The next day he gives his son the present but has a go on it.  The VR unit tunes into your own thoughts which isn’t great for Pete as it replays the events of the night before.  Worse still, because he didn’t log out of it, his wife also sees what he did but instead of freaking out, she’s oddly happy about it.

Later in the story, Pete finds the unit again and sees that his wife has used it (and also not logged out).  He puts it on and sees his wife kidnapping and murdering her boss.  It turns out she’s a legit psychopath.

This story wasn’t too bad.  The lack of an ending kind of works for it and the story at least has some sort of substance to it.  Or maybe we’ve just watched too much of Black Mirror.  Either way, it’s one of the better offerings here, even if it is very thin.

holidays-film-2016-christmas

New Year’s Eve

Reggie is a troubled man who seems to have a penchant for killing young ladies that he meets on dates.  After dispatching his latest victim, he agrees to meet Jean for a New Year’s Eve date.

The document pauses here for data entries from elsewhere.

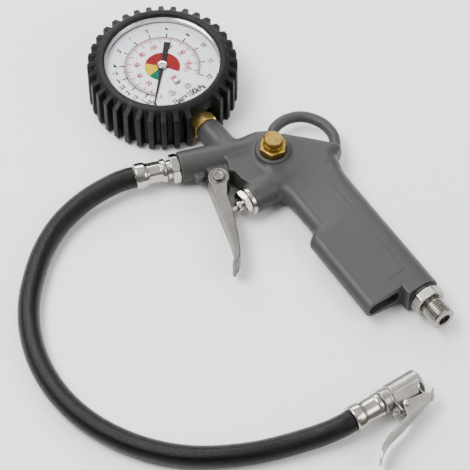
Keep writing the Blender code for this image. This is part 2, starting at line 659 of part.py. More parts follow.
def make_boot(gauge):
    front = BOOT_THICKNESS
    boot = piece("gauge_boot", turned([
        (27.0, 0.0), (35.8, 0.0), (BOOT_R, 1.4), (BOOT_R, front - 1.6), (35.9, front), (BOOT_LIP_R + 0.6, front),
        (BOOT_LIP_R, front - 0.6), (BOOT_LIP_R, front - 1.6), (34.3, front - 1.6), (34.3, 1.3), (27.0, 1.3),
    ], 72, hollow=True), "boot_rubber", gauge)
    pitch = 360.0 / BOOT_LUGS
    notch_lugs = (0, 1, BOOT_LUGS - 1)
    lugs = [boot_lug(pitch * number) for number in range(BOOT_LUGS) if number not in notch_lugs]
    combine(boot, "UNION", [merged(lugs)], gauge)
    combine(boot, "DIFFERENCE", [box((20.0, -9.5, -1.0), (45.0, 9.5, 20.5))], gauge)


def make_case(gauge):
    case = piece("gauge_case", turned([
        (0.0, CASE_BACK_Z), (CASE_R - 1.0, CASE_BACK_Z), (CASE_R, CASE_BACK_Z + 1.0), (CASE_R, CASE_RIM_Z),
        (CASE_R - 0.8, CASE_RIM_Z), (CASE_R - 0.8, CASE_BACK_Z + 1.2), (CASE_R - 1.2, CASE_BACK_Z + 0.8),
        (0.0, CASE_BACK_Z + 0.8),
    ], 48), "steel", gauge)
    combine(case, "DIFFERENCE", [moved(lying(cylinder(6.4, 30.0, 36.0, 20)), z=MID_Z)], gauge)
    piece("gauge_bezel", turned([
        (30.8, 27.4), (33.3, 27.4), (33.3, 22.5), (33.9, 22.5), (33.9, 28.1), (33.4, 28.5), (31.2, 28.5), (30.8, 28.1),
    ], 64, hollow=True), "steel", gauge)
    piece("gauge_lens", cylinder(32.9, CASE_RIM_Z + GAP, 27.1, 48), "clear_lens", gauge)
    dial = piece("gauge_dial", cylinder(31.9, DIAL_TOP_Z - 0.5, DIAL_TOP_Z, 48), "dial_white", gauge)
    combine(dial, "DIFFERENCE", [
        cylinder(2.0, 20.0, 26.0, 16),
        *[moved(cylinder(1.1, 20.0, 26.0, 12), *place) for place in dial_screw_places()],
        moved(cylinder(0.8, 20.0, 26.0, 8), *stop_pin_place()),
    ], gauge)


def dial_screw_places():
    return [tuple(turn(angle) * 20.0) for angle in (8.9, -20.1)]


def stop_pin_place():
    """The zero stop stands just past the pointer's rest."""
    return tuple(turn(ZERO_ANGLE + 6.5 - gauge_angle()) * 22.0)


def gauge_angle():
    """Plan direction from the gauge's centre towards the stem."""
    way = Vector(GAUGE_BOSS_FOOT) - Vector(GAUGE_AT)
    return math.degrees(math.atan2(way.y, way.x))


def make_dial_fixings(gauge):
    for name, place in zip(("dial_screw_left", "dial_screw_right"), dial_screw_places()):
        piece(name, moved(solid_turned([
            (0.8, 18.5), (0.8, DIAL_TOP_Z + GAP), (1.7, DIAL_TOP_Z + GAP), (1.7, DIAL_TOP_Z + 0.7), (1.1, DIAL_TOP_Z + 1.0),
        ], 16), *place), "nickel", gauge)
    piece("pointer_stop_pin", moved(cylinder(0.5, DIAL_TOP_Z - 1.6, POINTER_Z + 0.9, 10), *stop_pin_place()), "nickel", gauge)


def make_pointer(pointer):
    """The pointer's frame has +X along the pointer at zero."""
    outline = [(2.9, -0.75), (27.5, -0.25), (27.5, 0.25), (2.9, 0.75), *arc((0, 0), 3.0, 20, 165, 7), (-3.4, 0.8),
               (-15.0, 1.75), (-15.0, -1.75), (-3.4, -0.8), *arc((0, 0), 3.0, 195, 340, 7)]
    hand = piece("gauge_pointer", prism(outline, POINTER_Z, POINTER_Z + 0.4), "pointer_black", pointer)
    combine(hand, "DIFFERENCE", [cylinder(1.1, 20.0, 26.0, 16)], pointer)


def gear_outline(teeth, module, first, last, hub=None):
    """Straight-sided teeth between two directions, on the gear's own circle; thin, so that they run free."""
    pitch_r = module * teeth / 2
    tip_r = pitch_r + 0.85 * module
    root_r = pitch_r - 1.15 * module
    pitch = 360.0 / teeth
    half_root = 0.23 * pitch
    half_tip = 0.1 * pitch
    points = []
    for number in range(first, last + 1):
        middle = pitch * number
        points += [tuple(turn(middle - half_root) * root_r), tuple(turn(middle - half_tip) * tip_r),
                   tuple(turn(middle + half_tip) * tip_r), tuple(turn(middle + half_root) * root_r)]
    return points + (hub or [])


def make_arbor(pointer, swing_start):
    """The pinion's teeth are turned half a pitch from the sector's middle tooth at rest."""
    arbor = piece("pointer_arbor", solid_turned([
        (0.8, 12.9), (0.8, 23.9), (0.7, 24.0), (0.7, POINTER_Z + 0.7), (2.4, POINTER_Z + 0.7), (2.4, POINTER_Z + 1.1),
        (1.9, POINTER_Z + 1.4),
    ], 20), "brass", pointer)
    pinion = prism(gear_outline(PINION_TEETH, GEAR_MODULE, 0, PINION_TEETH - 1), 14.7, 16.6)
    combine(arbor, "UNION", [moved(pinion, angle=swing_start)], pointer)


def make_sector(sector):
    """The sector's frame has +X towards the gauge's centre. At rest the sector is turned back by half its swing."""
    teeth = 7
    hub = [tuple(turn(angle) * 2.6) for angle in (60, 74)]
    hub += arc(tuple(turn(SECTOR_TAIL_ANGLE + SECTOR_REST) * SECTOR_TAIL), 1.4, SECTOR_TAIL_ANGLE + SECTOR_REST - 90,
               SECTOR_TAIL_ANGLE + SECTOR_REST + 90, 7)
    hub += [tuple(turn(angle) * 2.6) for angle in (142, 180, 220, 260, 300)]
    gear = piece("sector_gear", moved(prism(gear_outline(SECTOR_TEETH, GEAR_MODULE, -teeth, teeth, hub), 15.0, 16.2),
                                      angle=-SECTOR_REST), "brass", sector)
    combine(gear, "UNION", [cylinder(1.1, 12.9, 19.7, 16)], sector)


def make_movement(gauge, centre_angle):
    centre = Vector((0.0, 0.0))
    pivot = turn(centre_angle) * sector_distance()
    block_pillar = Vector((10.5, 0.0))
    sector_pillar = turn(centre_angle + 18.0) * 20.0
    for name, low, high in (("movement_plate_lower", 12.6, 13.6), ("movement_plate_upper", 19.0, 20.0)):
        plate = piece(name, capsule(block_pillar, centre, 4.0, low, high), "brass", gauge)
        combine(plate, "UNION", [capsule(centre, pivot, 3.2, low, high), capsule(pivot, sector_pillar, 2.4, low, high)], gauge)
        combine(plate, "DIFFERENCE", [
            cylinder(1.1, 10.0, 21.0, 14),
            moved(cylinder(1.4, 10.0, 21.0, 14), *pivot),
        ], gauge)
    for name, place in (("movement_pillar_block", block_pillar), ("movement_pillar_sector", sector_pillar)):
        piece(name, moved(cylinder(1.5, 13.6 + GAP, 19.0 - GAP, 14), *place), "brass", gauge)
    spiral = [tuple(turn(360.0 * step / 16) * (1.7 + 3.0 * step / 48)) for step in range(49)]
    piece("hairspring", strip(spiral, 0.25, 17.5, 18.1), "steel", gauge)


def capsule(start, end, radius, low, high):
    """A round-ended bar in plan."""
    way = end - start
    angle = math.degrees(math.atan2(way.y, way.x))
    outline = arc(tuple(start), radius, angle + 90, angle + 270, 9) + arc(tuple(end), radius, angle - 90, angle + 90, 9)
    return prism(outline, low, high)


def sector_distance():
    return GEAR_MODULE * (PINION_TEETH + SECTOR_TEETH) / 2


def make_bourdon(gauge, tip_angle):
    """The C-shaped tube runs clockwise from the socket block to its tip, which carries a flat tab for the link."""
    start = -math.degrees(math.asin(8.3 / BOURDON_R)) - 1.2
    outer = arc((0, 0), BOURDON_R + 1.2, start, tip_angle, 34)
    inner = arc((0, 0), BOURDON_R - 1.2, tip_angle, start, 34)
    bourdon = piece("bourdon_tube", prism(outer + inner, 7.0, 15.2), "brass", gauge)
    combine(bourdon, "UNION", [moved(cylinder(1.6, 14.0, 16.0, 12), *(turn(tip_angle + 2.5) * BOURDON_R))], gauge)


def make_socket(gauge):
    """The brass stem: block inside the case, neck, hexagon and thread."""
    reach = (Vector(GAUGE_BOSS_FOOT) - Vector(GAUGE_AT)).length
    mouth = reach - GAUGE_BOSS_LENGTH
    washer = 0.8
    socket = piece("gauge_socket", box((8.0, -8.3, 5.0), (30.0, 8.3, 12.3)), "brass", gauge)
    hex_end = mouth - 2 * GAP - washer
    combine(socket, "UNION", [
        moved(lying(cylinder(6.0, 25.0, 37.0, 20)), z=MID_Z),
        moved(lying(prism(hexagon(14.0, 30.0), 35.6, hex_end)), z=MID_Z),
        moved(lying(cylinder(GAUGE_THREAD_R, 38.0, mouth + GAUGE_THREAD_LENGTH, 20)), z=MID_Z),
        *[moved(cylinder(2.0, 11.0, DIAL_TOP_Z - 0.8, 12), *place) for place in dial_screw_places()],
    ], gauge)
    combine(socket, "DIFFERENCE", [
        moved(lying(cylinder(1.5, 20.0, 60.0, 10)), z=MID_Z),
        *[moved(cylinder(1.1, 17.5, 26.0, 10), *place) for place in dial_screw_places()],
    ], gauge)
    piece("gauge_stem_washer", moved(lying(ring(GAUGE_THREAD_R + GAP, 6.9, mouth - GAP - washer, mouth - GAP, 24)), z=MID_Z),
          "seal_rubber", gauge)


def make_link(link, reach):
    """A flat bar from the sector's tail to the tube's tip, in the frame of the tail's pivot."""
    piece("bourdon_link", capsule(Vector((0.0, 0.0)), reach, 0.9, 16.5, 17.1), "steel", link)


def make_gauge():
    stem = gauge_angle()
    gauge = empty("gauge_frame", GAUGE_AT, 0.0, stem)
    make_boot(gauge)
    make_case(gauge)
    make_dial_fixings(gauge)
    pointer = empty("pointer_frame", GAUGE_AT, 0.0, ZERO_ANGLE)
    make_pointer(pointer)
    sector_at = walk(GAUGE_AT, SECTOR_AT_ANGLE, sector_distance())
    sector = empty("sector_frame", sector_at, 0.0, SECTOR_AT_ANGLE + 180.0)
    make_sector(sector)
    sector_pitch = 360.0 / SECTOR_TEETH
    phase = (SECTOR_REST / sector_pitch) % 1.0
    make_arbor(pointer, SECTOR_AT_ANGLE + (0.5 + phase) * 360.0 / PINION_TEETH - ZERO_ANGLE)
    make_movement(gauge, SECTOR_AT_ANGLE - stem)
    make_bourdon(gauge, BOURDON_TIP_ANGLE)
    tail = walk(sector_at, SECTOR_AT_ANGLE + 180.0 + SECTOR_TAIL_ANGLE, SECTOR_TAIL)
    tip = walk(GAUGE_AT, stem + BOURDON_TIP_ANGLE + 2.5, BOURDON_R)
    make_link(empty("link_frame", tail), tip - tail)
    make_socket(gauge)


def main():
    for old in list(bpy.data.objects):
        bpy.data.objects.remove(old)
    gun = empty("gun_frame", (0.0, 0.0), MID_Z)
    gauge_line = empty("gauge_line", GAUGE_BOSS_FOOT, MID_Z, gauge_angle() + 180.0)
    valve = empty("valve_frame", VALVE_END, MID_Z, VALVE_ANGLE)
    grip = empty("grip_frame", GRIP_TOP, MID_Z, GRIP_ANGLE)
    bleed = empty("bleed_frame", BLEED_AT)
    pivot = empty("trigger_pivot", TRIGGER_PIVOT, MID_Z)
    inlet_at = walk(walk(GRIP_TOP, GRIP_ANGLE, INLET_BOSS_END), GRIP_ANGLE - 90.0, GRIP_SPINE_R)
    inlet = empty("inlet_frame", inlet_at, MID_Z, GRIP_ANGLE)
    make_casting(gun, gauge_line, valve, grip, bleed)
    make_trigger(pivot)
    make_pivot_pin(pivot)
    make_valve(valve)
    make_bleed(bleed)
    make_inlet(inlet)
    make_gauge()
    make_gun_fitting(gun)
    make_ferrule("hose_ferrule_gun", empty("gun_ferrule_frame", (-25.3, 0.0), MID_Z))
    make_hose()
    chuck = empty("chuck_frame", CHUCK_MOUTH, CHUCK_Z, CHUCK_ANGLE)
    ferrule_at = walk(CHUCK_MOUTH, CHUCK_ANGLE, -42.4)
    make_ferrule("hose_ferrule_chuck", empty("chuck_ferrule_frame", ferrule_at, CHUCK_Z, CHUCK_ANGLE))
    make_chuck(chuck)
    along, across = CHUCK_LEVER_AT
    lever_at = walk(walk(CHUCK_MOUTH, CHUCK_ANGLE, along), CHUCK_ANGLE + 90.0, across)
    make_clip_lever(empty("chuck_lever_frame", lever_at, CHUCK_Z, CHUCK_ANGLE))


main()
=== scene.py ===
"""The looks of the tyre inflator with gauge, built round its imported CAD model."""
import math

import bmesh
import bpy
import numpy as np
from mathutils import Matrix, Vector

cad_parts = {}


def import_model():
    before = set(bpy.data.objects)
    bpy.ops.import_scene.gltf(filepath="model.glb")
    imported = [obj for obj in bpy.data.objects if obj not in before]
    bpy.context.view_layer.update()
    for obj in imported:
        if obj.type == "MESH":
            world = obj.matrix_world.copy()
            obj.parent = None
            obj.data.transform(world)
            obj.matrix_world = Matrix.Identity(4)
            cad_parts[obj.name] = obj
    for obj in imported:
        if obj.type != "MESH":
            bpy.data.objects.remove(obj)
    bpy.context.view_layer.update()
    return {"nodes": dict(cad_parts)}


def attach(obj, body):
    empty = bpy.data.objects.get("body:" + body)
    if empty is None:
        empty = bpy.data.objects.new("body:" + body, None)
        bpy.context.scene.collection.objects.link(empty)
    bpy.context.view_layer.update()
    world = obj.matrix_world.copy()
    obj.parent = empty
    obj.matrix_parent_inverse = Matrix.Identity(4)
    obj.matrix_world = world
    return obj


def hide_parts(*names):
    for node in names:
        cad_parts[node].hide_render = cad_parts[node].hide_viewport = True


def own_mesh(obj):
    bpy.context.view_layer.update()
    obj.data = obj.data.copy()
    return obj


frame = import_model()

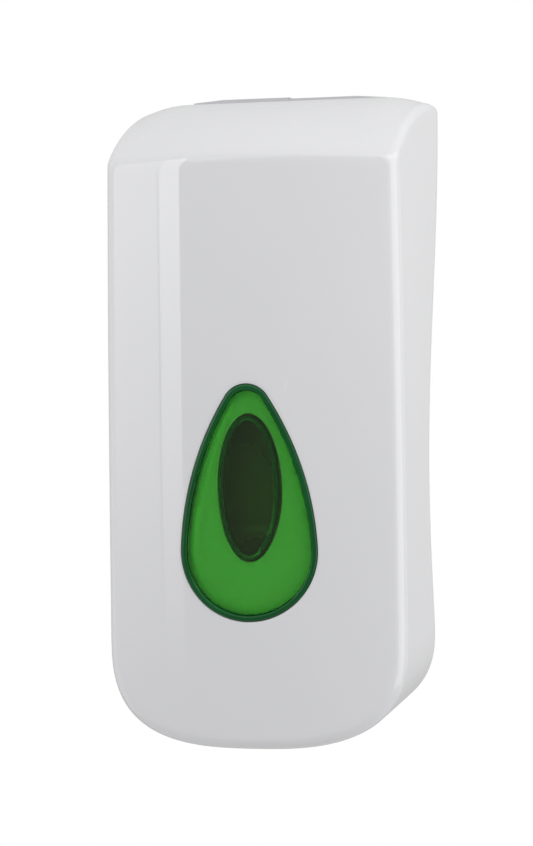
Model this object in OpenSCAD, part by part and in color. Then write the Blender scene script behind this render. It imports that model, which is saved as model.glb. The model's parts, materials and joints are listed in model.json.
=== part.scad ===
// Wall mounted liquid soap dispenser with a push cover.
// The whole front cover hangs from a hinge rod at the top. Pressing it swings the push frame
// behind it towards the wall, and the frame's pad drives the plunger of a horizontal pump.
// The cover also swings up on the same rod, away from the frame, for filling the reservoir.
// Millimetres, +Z up, the wall is the plane Y = 0 and the front faces -Y. The origin is the
// centre of the four wall screws. Heights named "_h" count from the bottom edge of the cover.

/* [Part] */
// Sub-part to draw, or all of them

/* [Cover] */
// Width of the cover at its rear edge
cover_w = 134;
// Width of the cover at the front corners
front_w = 132;
// Height of the cover
cover_top_h = 288;
// Distance from the wall to the front of the cover
cover_d = 112;
// Wall thickness of the cover
wall_t = 2.5; // [2.2:0.1:2.8]
// Radius of the bowed front
bow_r = 191.7;
// Rounding of the upright front edges
edge_r = 5; // [4:0.5:6]
// Height of the crease between the front and the sloping top
ridge_h = 253;
// Depth over which the top rises from the crease
slope_len = 100;
// Height of the rounded bottom corners
corner_h = 43;
// Gap between the wall and the cover's rear edge at the top
gap_top = 3;
// Gap between the wall and the cover's rear edge in the middle of the scoop
gap_mid = 36;
// Gap between the wall and the cover's rear edge at the bottom
gap_bottom = 20;
// Height at which the rear scoop is deepest
scoop_h = 113;

/* [Window] */
// Bottom of the teardrop window
window_h = 55.3;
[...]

The date is a little sketchy, given that they are both as uncomfortable as each other, but things progress and he ends up going back to her appartment afterwards.

A visit to her bathroom ends up being quite revealing when he realises that that’s where she stashes the body parts of all her previous dates.  Their ensuing fight to the death is the predictable twist.

Again, this is a weak story, with no real delivery to it and an ending that doesn’t pay off.

holidays-film-2016-new-years-eve

Overall, this is probably the worst portmanteau that we’ve covered.  There are glimpses of quality but they are rare and fleeting.  A visual here, a line of dialogue there.  The film is never scary, clever or funny enough.  The overall theme is weak, even by horror anthology standards, and there are no standout segments that make the whole worthwhile.

We can’t recommend the film in the slightest but if they ever do a sequel, we think the overall idea has promise.  Just give it to an entirely different set of writers and directors, please.